Our lives are a sea of moments that are linked by our memories and thought process. The present moment is to be focused on most intently because it gives us an idea of where our course is supposed to go. It might not always go in the direction that we originally perceive and yet it is up to us to recognize these changes and move on. It means letting go of people, places, things, and habits that do not serve us and strategically thinking of what will enable us to move forward through any situation. I can’t be crying about the ocean when I’m stuck in a desert, the action of being helpless to my surroundings speaks of self-destruction. I can only accept that I am in the desert, I need water, and do whatever is necessary to find that water.

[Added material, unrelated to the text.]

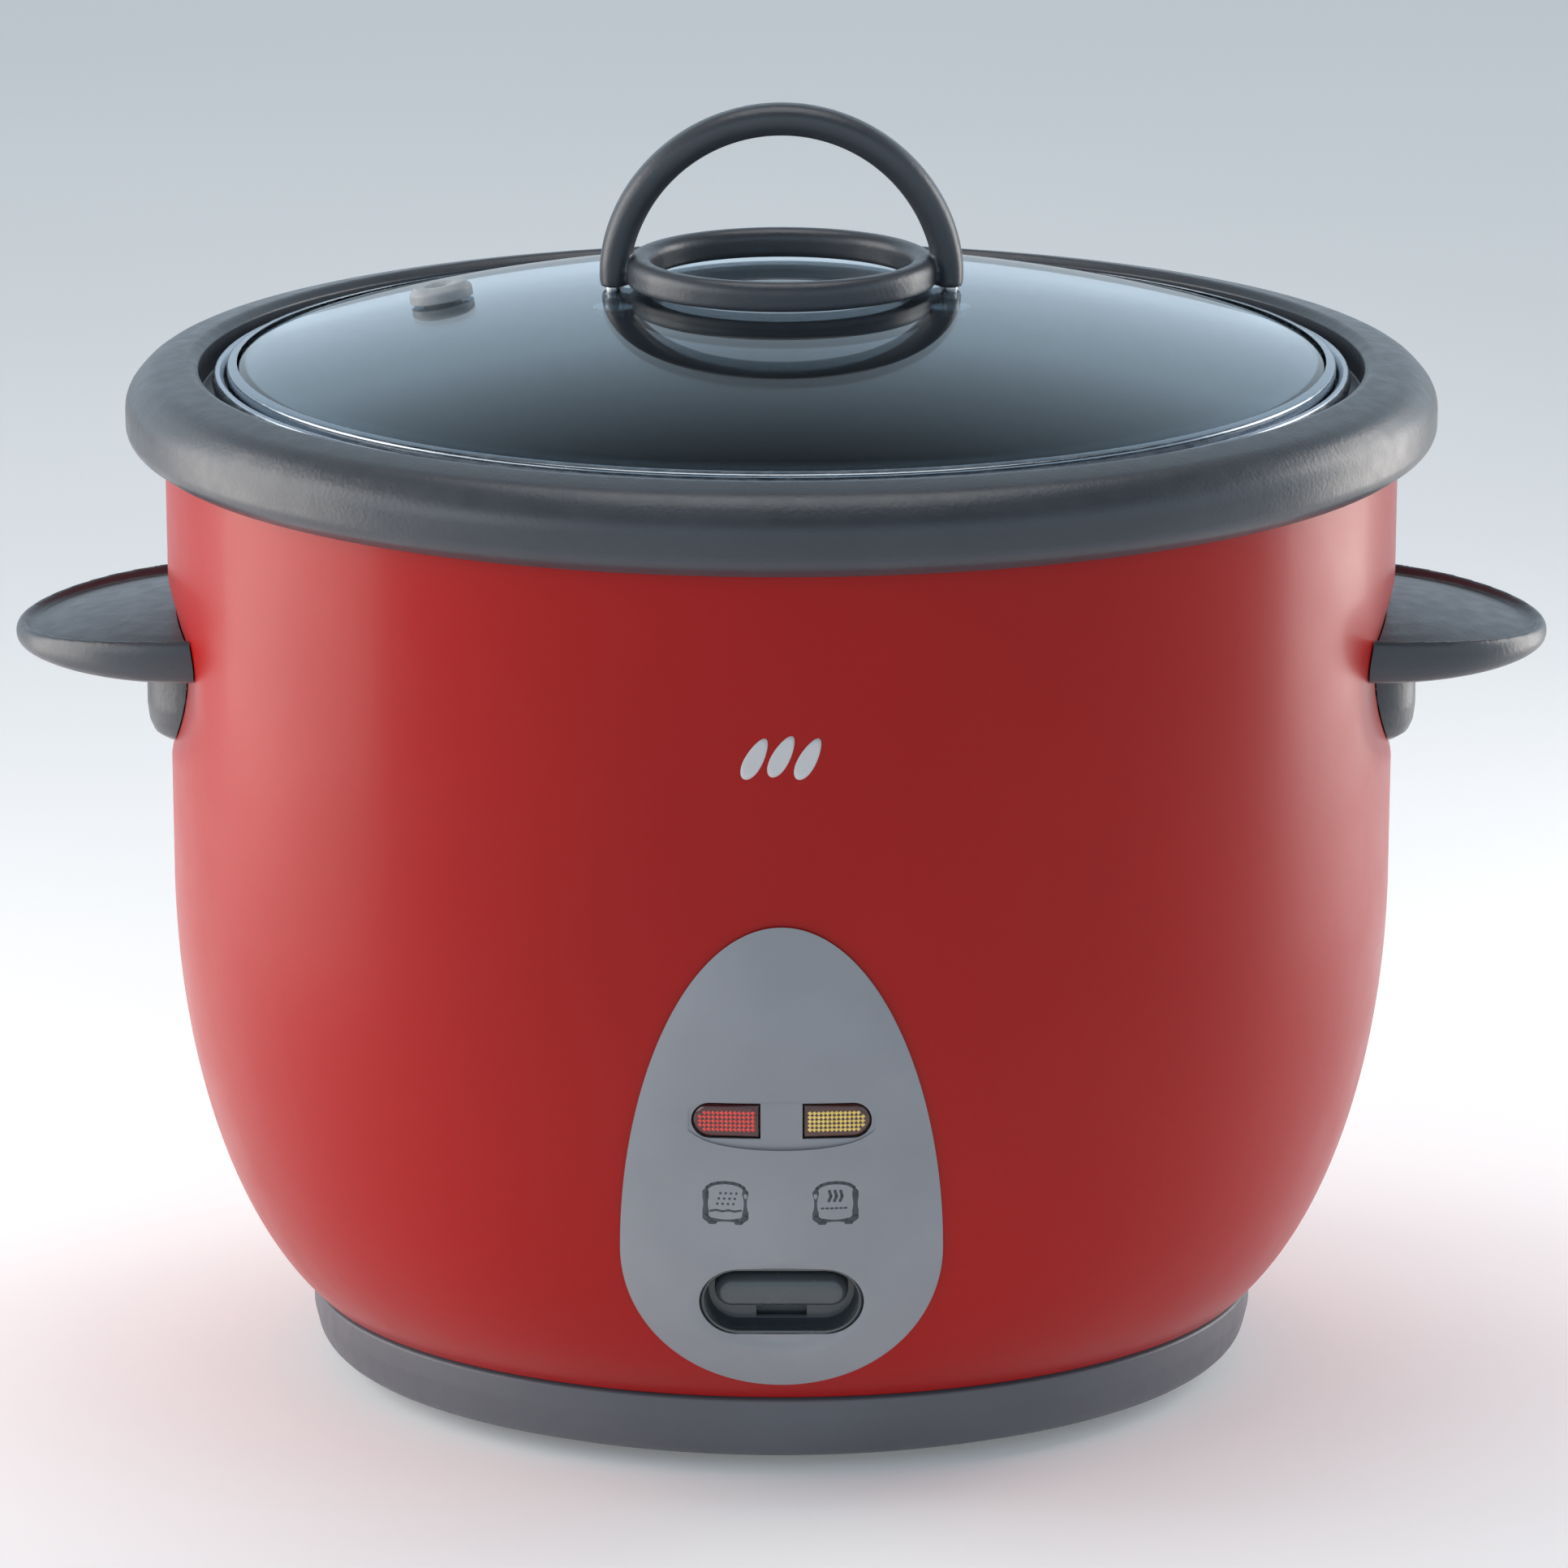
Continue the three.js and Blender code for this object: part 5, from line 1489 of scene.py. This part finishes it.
# ---- studio -------------------------------------------------------------------------------------
@dataclass(frozen=True)
class SoftBox:
    """A rectangular studio light aimed at the cooker."""

    name: str
    azimuth: float
    elevation: float
    distance: float
    wide: float
    tall: float
    power: float
    colour: tuple[float, float, float] = (1.0, 1.0, 1.0)
    aim_z: float = 0.12

    def place(self) -> None:
        """Hangs the light; azimuth 0 is behind the camera and grows to the camera's left."""
        light = bpy.data.lights.new(self.name, "AREA")
        light.shape = "RECTANGLE"
        light.size = self.wide
        light.size_y = self.tall
        light.energy = self.power
        light.color = self.colour
        lamp = bpy.data.objects.new(self.name, light)
        bpy.context.scene.collection.objects.link(lamp)
        turn, rise = math.radians(self.azimuth), math.radians(self.elevation)
        way = Vector((-math.sin(turn) * math.cos(rise), -math.cos(turn) * math.cos(rise), math.sin(rise)))
        target = Vector((0, 0, self.aim_z))
        lamp.location = target + way * self.distance
        lamp.rotation_euler = (-way).to_track_quat("-Z", "Y").to_euler()


@dataclass
class Studio:
    """Camera, floor, surroundings and lights."""

    distance: float = 2.5
    camera_z: float = 0.7193
    tilt: float = 13.5
    lens: float = 288.7
    floor_half: float = 9.0
    boxes: tuple[SoftBox, ...] = field(
        default_factory=lambda: (
            SoftBox("left_box", 96, 0, 0.62, 0.5, 0.62, 3.4, (1.0, 0.93, 0.87), 0.31),
            SoftBox("left_fill", 58, 16, 1.7, 0.8, 0.9, 3.0, (1.0, 0.96, 0.93), 0.16),
            SoftBox("right_box", -116, 0, 0.68, 0.38, 0.56, 3.0, (1.0, 0.94, 0.89), 0.28),
            SoftBox("top_box", 180, 82, 1.9, 1.4, 1.4, 13),
        )
    )

    def build(self) -> None:
        """Sets up the whole studio."""
        self._camera()
        self._floor()
        self._world()
        for box in self.boxes:
            box.place()
        settings = bpy.context.scene.view_settings
        settings.view_transform = "Standard"
        settings.look = "None"

    def _camera(self) -> None:
        """A long lens in front of and above the cooker."""
        camera = bpy.data.cameras.new("camera")
        camera.sensor_width = 36
        camera.lens = self.lens
        camera.shift_x = 0.0016
        camera.clip_end = 60
        holder = bpy.data.objects.new("camera", camera)
        holder.location = (0, -self.distance, self.camera_z)
        holder.rotation_euler = (math.radians(90 - self.tilt), 0, 0)
        bpy.context.scene.collection.objects.link(holder)
        bpy.context.scene.camera = holder

    def _floor(self) -> None:
        """A large pale floor."""
        half = self.floor_half
        corners = [(-half, -half, 0), (half, -half, 0), (half, half, 0), (-half, half, 0)]
        floor = mesh_object("floor", corners, [(0, 1, 2, 3)])
        graph = ShaderGraph("pale_floor")
        graph.tint(graph.noise(3), (0.93, 0.93, 0.935, 1), (0.96, 0.96, 0.96, 1))
        graph.set(Roughness=0.7, Specular_IOR_Level=0.2, Emission_Color=(1, 1, 1, 1), Emission_Strength=0.14)
        floor.data.materials.append(graph.material)
        floor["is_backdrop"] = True

    def _world(self) -> None:
        """A studio that is bright and cool near the horizon and dim overhead."""
        world = bpy.data.worlds.new("studio")
        world.use_nodes = True
        bpy.context.scene.world = world
        nodes, links = world.node_tree.nodes, world.node_tree.links
        background = nodes["Background"]
        way = nodes.new("ShaderNodeTexCoord")
        split = nodes.new("ShaderNodeSeparateXYZ")
        ramp = nodes.new("ShaderNodeValToRGB")
        links.new(way.outputs["Generated"], split.inputs[0])
        links.new(split.outputs["Z"], ramp.inputs["Fac"])
        links.new(ramp.outputs["Color"], background.inputs["Color"])
        stops = ramp.color_ramp.elements
        stops[0].position, stops[0].color = 0.0, (0.72, 0.86, 0.98, 1)
        stops[1].position, stops[1].color = 0.72, (0.03, 0.035, 0.04, 1)
        high = stops.new(0.4)
        high.color = (0.62, 0.78, 0.92, 1)
        background.inputs["Strength"].default_value = 1.0


def write_sizes() -> None:
    pairs = (("cad", CAD_BOX), ("visual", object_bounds()))
    boxes = {name: [list(corner) for corner in box] for name, box in pairs}


def main() -> None:
    """Builds the studio and every sub-assembly in order."""
    logging.basicConfig(level=logging.INFO, format="%(message)s")
    Studio().build()
    before = set(bpy.data.objects)
    parts = (
        OuterBody(), Rims(), SideHandle(1), SideHandle(-1), ControlPanel(), Switch(), Pot(), Lid(), Fixings(),
        Works(),
    )
    for part in parts:
        part.build()
    made = [piece for piece in bpy.data.objects if piece not in before]
    replaced = {name for name, node in frame["nodes"].items() if node.hide_render}
    FrameNodes().dress(replaced)
    LOG.info("%d new pieces, %d frame nodes replaced", len(made), len(replaced))
    write_sizes()


if __name__ == "__main__":
    main()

The same is true of my heart. Through meditation, I found that my heart has healed from the many pains of the past yet I have not consciously acknowledged this within myself. My actions and thoughts speak of this pain, so I need to course-adjust to be able to physically accept this change that has occurred within instead of following the same Path with no substance behind it. I have healed. I have recovered. Now I need to start acting like it. This means physically changing my words, actions, and going down different rabbit holes that enable me to grow instead of stagnating.
While I have worked with Aesir such as Tyr, Odin, and Freya, I never saw coming the valuable lesson that Lord Loki was able to bestow in just a few light touches of clarity. My thanks to you, Lord of Chaos. What do you think of Loki? Do you see His the value of this lesson as expressed through embracing the Chaos in our lives or does Loki represent something different to you? As always, thank you for reading and May your Path be crystal clear.